A composable MACH architecture helps retailers in the following ways:

  • Expect the unexpected. Quickly react to business environment changes and roll out new customer experiences composing existing APIs and capabilities.
  • Use best-in-class solutions. Focus on building differentiated business capabilities and make granular build vs. buy decisions for the rest.
  • Own the brand. Differentiate with UI/UX, fully control the look and feel, and achieve speed-to-market for UI features and changes.
  • Experiment and innovate. Try out new customer experiences without costly upgrades, and experiment easily with emerging cloud/SaaS services.

Technology organizations also benefit significantly from a composable architecture:

  • Embrace cloud.

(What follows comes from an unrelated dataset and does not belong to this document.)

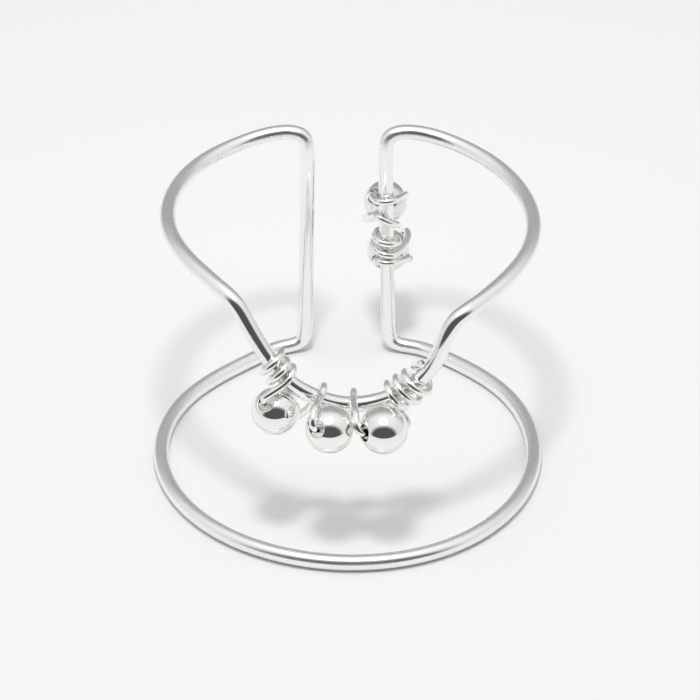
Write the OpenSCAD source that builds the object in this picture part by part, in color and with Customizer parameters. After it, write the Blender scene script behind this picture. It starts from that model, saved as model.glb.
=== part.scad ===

Composable commerce is cloud-native by design, fully leveraging elasticity and scalability, infrastructure as code, edge computing, and API management cloud capabilities.
  • Democratize data access. An API-first approach allows teams to access data across the organization and enables data-driven innovation, machine learning, and AI.
  • Organize for the future. Conway law says that software architecture follows the organizational structure. Composable brings in natural vertical separation between subsystems, enabling teams with mastery, autonomy, and purpose to accelerate business.
  • Enable speed-to-market. Businesses can deliver new products faster without losing control, embracing continuous integration and delivery (CI/CD) and quality automation.

Composable commerce: The future is now

The idea of composable commerce brings online shopping to an entirely new level. It shifts e-commerce models from an inward-looking platform-centric view to an outward-looking approach focusing on the customer experience.

Composable commerce gives brands and retailers the flexibility to achieve their business goals and satisfy ever-changing customer needs. In addition, it offers enterprises the freedom to select best-of-breed solutions for every aspect of their business operations, allowing them to make rapid changes to their technology stack, create a personalized user experience for each customers, and become more competitive in the global market.